Expect less straight away

It can help to lower expectations briefly after school.

Less talking, fewer tasks, and a slower pace in that first window often lead to better cooperation overall. Children are usually not being difficult in that moment. They are often overloaded.

Why patterns matter more than one hard day

Some school pick-ups will always be harder than others.

What usually helps most is looking for patterns across the week. You may notice that certain days, lessons, clubs, or social situations leave your child more depleted.

That kind of pattern spotting often gives you more useful information than focusing too closely on one difficult afternoon. Some parents find it helpful to jot a quick note on a calendar or phone to spot patterns across the week.

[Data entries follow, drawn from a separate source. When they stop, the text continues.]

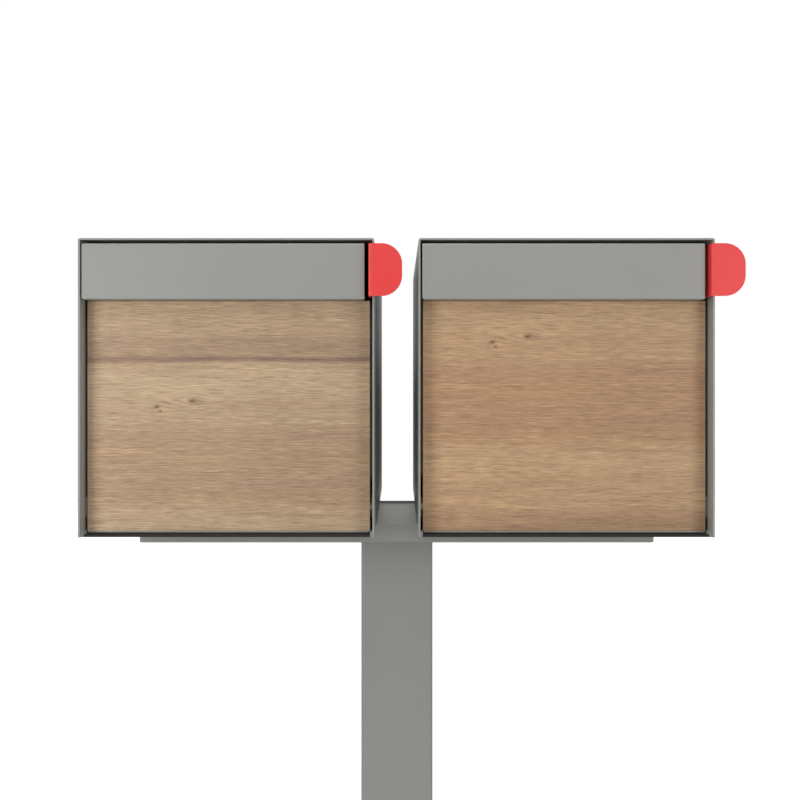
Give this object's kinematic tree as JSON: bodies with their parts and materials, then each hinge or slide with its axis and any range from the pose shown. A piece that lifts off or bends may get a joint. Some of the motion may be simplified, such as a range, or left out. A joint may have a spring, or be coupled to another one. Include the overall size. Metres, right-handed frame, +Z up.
{
  "type": "cluster mailbox unit",
  "caption": "Curbside mailboxes side by side on one post: folded-steel boxes with drop-down oak-faced doors and slide-out red flags on a shared tray bracket.",
  "frame": {"origin": "on the ground at the centre of the base plate's underside, below the post's centre line", "axes": "+Z up along the post, +X to the right of someone facing the doors, -Y towards that person"},
  "size_m": [0.808, 0.5178, 1.431],
  "materials": {
    "grey_paint": "fine satin powder coat, warm mid grey",
    "oak": "matt light oak, grain running across",
    "red_paint": "satin signal-red paint",
    "steel": "zinc-plated fasteners and small fittings",
    "black_rubber": "matt black seal and sill trim",
    "black_plastic": "matt moulded housing",
    "white_nylon": "matt natural nylon"
  },
  "bodies": {
    "stand": {"left_shell": "grey_paint", "left_floor_pan": "grey_paint", "left_sill_trim": "black_rubber", "left_back_panel": "grey_paint", "left_door_jamb": "grey_paint", "left_door_seal": "black_rubber", "left_hinge_plates": "grey_paint", "left_hinge_pins": "steel", "left_hinge_clips": "steel", "left_door_stops": "grey_paint", "left_catch_bracket": "grey_paint", "left_catch_body": "black_plastic", "left_catch_magnet": "steel", "left_catch_screws": "steel", "left_flag_guide": "white_nylon", "left_flag_guide_studs": "steel", "left_mount_bolts": "steel", "left_mount_spacers": "steel", "left_mount_washers": "steel", "left_mount_nuts": "steel", "right_shell": "grey_paint", "right_floor_pan": "grey_paint", "right_sill_trim": "black_rubber", "right_back_panel": "grey_paint", "right_door_jamb": "grey_paint", "right_door_seal": "black_rubber", "right_hinge_plates": "grey_paint", "right_hinge_pins": "steel", "right_hinge_clips": "steel", "right_door_stops": "grey_paint", "right_catch_bracket": "grey_paint", "right_catch_body": "black_plastic", "right_catch_magnet": "steel", "right_catch_screws": "steel", "right_flag_guide": "white_nylon", "right_flag_guide_studs": "steel", "right_mount_bolts": "steel", "right_mount_spacers": "steel", "right_mount_washers": "steel", "right_mount_nuts": "steel", "tray_bracket": "grey_paint", "post_tube": "grey_paint", "base_weld": "grey_paint", "base_plate": "grey_paint"},
    "left_door": {"left_door_pan": "grey_paint", "left_door_wood_panel": "oak", "left_door_band": "grey_paint", "left_door_panel_screws": "steel", "left_door_bushings": "white_nylon", "left_strike_plate": "steel"},
    "left_flag": {"left_flag": "red_paint", "left_flag_stop_pin": "steel"},
    "right_door": {"right_door_pan": "grey_paint", "right_door_wood_panel": "oak", "right_door_band": "grey_paint", "right_door_panel_screws": "steel", "right_door_bushings": "white_nylon", "right_strike_plate": "steel"},
    "right_flag": {"right_flag": "red_paint", "right_flag_stop_pin": "steel"}
  },
  "joints": [
    {"name": "left_door_hinge", "type": "hinge", "parent": "stand", "child": "left_door", "pos_m": [-0.207, -0.2253, 1.1002], "axis": [1, 0, 0], "range_deg": [0, 90]},
    {"name": "left_flag_slide", "type": "slide", "parent": "stand", "child": "left_flag", "axis": [0, -1, 0], "range_m": [0, 0.06]},
    {"name": "right_door_hinge", "type": "hinge", "parent": "stand", "child": "right_door", "pos_m": [0.207, -0.2253, 1.1002], "axis": [1, 0, 0], "range_deg": [0, 90]},
    {"name": "right_flag_slide", "type": "slide", "parent": "stand", "child": "right_flag", "axis": [0, -1, 0], "range_m": [0, 0.06]}
  ]
}
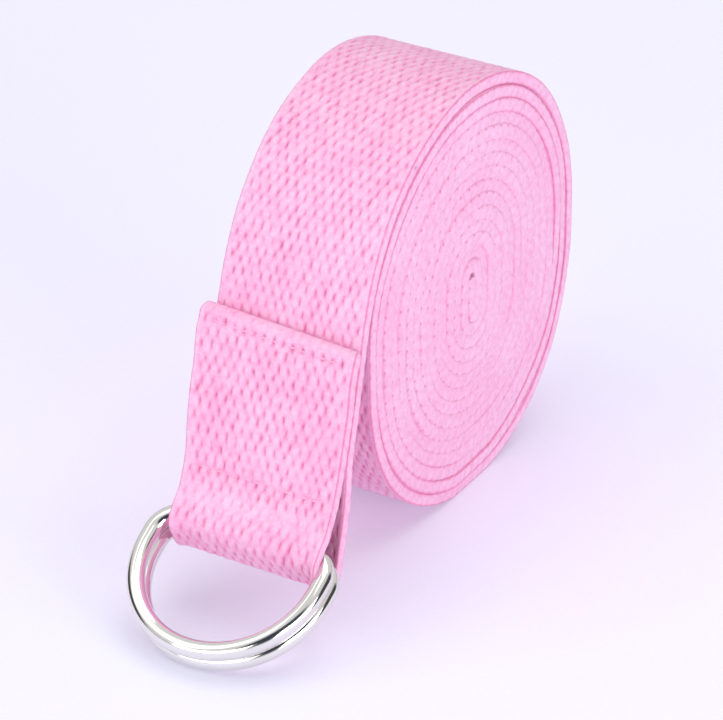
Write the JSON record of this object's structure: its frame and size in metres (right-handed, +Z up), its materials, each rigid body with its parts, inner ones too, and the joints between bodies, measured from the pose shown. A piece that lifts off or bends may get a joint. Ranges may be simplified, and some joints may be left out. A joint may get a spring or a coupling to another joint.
{
  "type": "stretching strap",
  "caption": "Woven cotton exercise strap rolled up on its edge, its outer end folded and sewn round the bars of stacked D-rings.",
  "frame": {"origin": "on the floor plane, below the middle of the whole part's box", "axes": "+X across the webbing along the roll's axis, +Y away from the rings towards the back of the roll, +Z up"},
  "size_m": [0.0482, 0.1496, 0.1031],
  "materials": {
    "webbing": "matte plain-woven cotton",
    "ring_metal": "polished nickel plate",
    "thread": "spun polyester, matte"
  },
  "bodies": {
    "roll": {"webbing_roll": "webbing"},
    "sewn_end": {"webbing_end": "webbing", "hem_needle_thread": "thread", "hem_bobbin_thread": "thread", "ring_needle_thread": "thread", "ring_bobbin_thread": "thread"},
    "upper_ring": {"upper_d_ring": "ring_metal"},
    "lower_ring": {"lower_d_ring": "ring_metal"}
  },
  "joints": [
    {"name": "end_lift", "type": "hinge", "parent": "roll", "child": "sewn_end", "pos_m": [0, -0.01507, 0.0762], "axis": [-1, 0, 0], "range_deg": [0, 90]},
    {"name": "upper_ring_swing", "type": "hinge", "parent": "sewn_end", "child": "upper_ring", "pos_m": [0, -0.04609, 0.02074], "axis": [-1, 0, 0], "range_deg": [0, 115]},
    {"name": "lower_ring_swing", "type": "hinge", "parent": "sewn_end", "child": "lower_ring", "pos_m": [0, -0.04396, 0.01689], "axis": [-1, 0, 0], "range_deg": [-135, 0]}
  ]
}
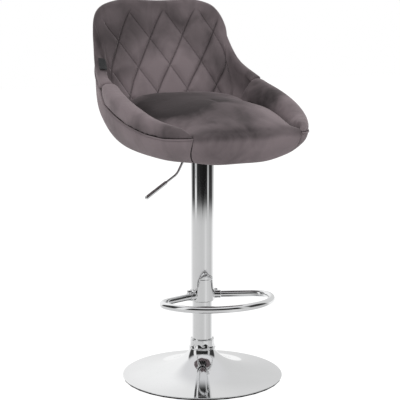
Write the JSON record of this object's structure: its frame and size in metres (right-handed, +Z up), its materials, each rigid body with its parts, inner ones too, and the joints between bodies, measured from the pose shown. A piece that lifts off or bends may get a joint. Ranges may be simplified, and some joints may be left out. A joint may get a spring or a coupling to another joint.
{
  "type": "swivel stool",
  "caption": "Height-adjustable swivel bar stool: velvet bucket seat with a diamond-quilted back, gas-lift lever, chrome column, footrest loop and round trumpet base",
  "frame": {"origin": "on the floor, on the axis of the column, which is the middle of the round base", "axes": "+Z up along the column; the seat opens toward -Y, so its back is on +Y; the height lever is on -X"},
  "size_m": [0.4558, 0.4641, 0.8995],
  "materials": {
    "chrome": "polished chrome plating",
    "steel": "zinc-plated steel",
    "black_steel": "black painted steel",
    "cast_iron": "rough cast iron",
    "nylon": "black moulded nylon",
    "rubber": "black rubber",
    "moulding": "dark moulded plastic",
    "velvet": "mauve-grey velvet with a soft sheen",
    "dark_cloth": "black woven cloth"
  },
  "bodies": {
    "base": {"base_shell": "chrome", "floor_ring": "rubber", "base_weight": "cast_iron", "cross_plate": "steel", "stand_tube": "chrome", "tube_plug": "steel", "flat_washer": "steel", "spring_washer": "steel", "centre_bolt": "steel", "base_collar": "chrome", "rod_seat": "steel", "lower_race": "steel", "guide_bush": "nylon"},
    "rod": {"piston_rod": "steel", "rod_clip": "black_steel", "bearing_cage": "nylon", "upper_race": "steel", "bumper": "rubber", "piston": "nylon"},
    "seat": {"gas_cylinder": "black_steel", "cover_tube": "chrome", "guide_ring": "nylon", "tube_spacer": "nylon", "taper_socket": "steel", "footrest_loop": "chrome", "footrest_saddle": "chrome", "footrest_clamp": "chrome", "clamp_screw_left": "steel", "clamp_screw_right": "steel", "seat_plate": "black_steel", "lever_bracket": "steel", "lever_pin": "steel", "moulded_shell": "moulding", "dust_cover": "dark_cloth", "outer_cover": "velvet", "piping": "velvet", "back_pad": "velvet", "wing_left": "velvet", "wing_right": "velvet", "seat_cushion": "velvet", "label_tab": "dark_cloth", "seat_bolt_front_left": "steel", "seat_washer_front_left": "steel", "tee_nut_front_left": "steel", "seat_bolt_front_right": "steel", "seat_washer_front_right": "steel", "tee_nut_front_right": "steel", "seat_bolt_rear_left": "steel", "seat_washer_rear_left": "steel", "tee_nut_rear_left": "steel", "seat_bolt_rear_right": "steel", "seat_washer_rear_right": "steel", "tee_nut_rear_right": "steel"},
    "lever": {"lever_rod": "chrome", "lever_grip": "chrome"},
    "valve": {"valve_pin": "steel"}
  },
  "joints": [
    {"name": "swivel", "type": "hinge", "parent": "base", "child": "rod", "pos_m": [0, 0, 0.3], "axis": [0, 0, 1], "continuous": true},
    {"name": "height", "type": "slide", "parent": "rod", "child": "seat", "axis": [0, 0, 1], "range_m": [0, 0.21]},
    {"name": "lever_lift", "type": "hinge", "parent": "seat", "child": "lever", "pos_m": [-0.03, 0, 0.5378], "axis": [0, 1, 0], "range_deg": [0, 8], "stiffness_Nm_per_rad": 0.5, "springref_deg": -2.86},
    {"name": "valve_press", "type": "slide", "parent": "seat", "child": "valve", "axis": [0, 0, -1], "range_m": [0, 0.0044]}
  ],
  "couplings": [
    {"joint": "valve_press", "follows": "lever_lift", "m_per_rad": 0.031}
  ]
}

Talking to school if needed

If pick-up is consistently difficult, it can help to speak with school in a calm, practical way.

You might ask how your child tends to be towards the end of the day, whether certain activities seem more tiring, and whether small adjustments could support the transition. Sometimes a tiny piece of shared understanding between home and school makes a noticeable difference.

If this pattern keeps leading to bigger after-school struggles

If school pick-up stress regularly rolls into the evening, it often helps to look at the wider after-school pattern rather than treating pick-up as a separate issue.

Helpful reading if this part of the day is hard

If school pick-up stress is part of a bigger after-school pattern, these articles may help you understand what is going on underneath:

If you want further trusted UK guidance on children’s mental health and emotional wellbeing, the NHS also has practical information for parents:

What matters most

School pick-up is a short part of the day, but it carries a lot of weight.

That rushed moment at the gate can hold the pressure of the whole school day, even if it does not look like it on the surface.

If it feels difficult, it is often a sign that your child has been holding things together all day rather than a sign that something is going wrong.

Small changes at this transition point can make a bigger difference than they first appear.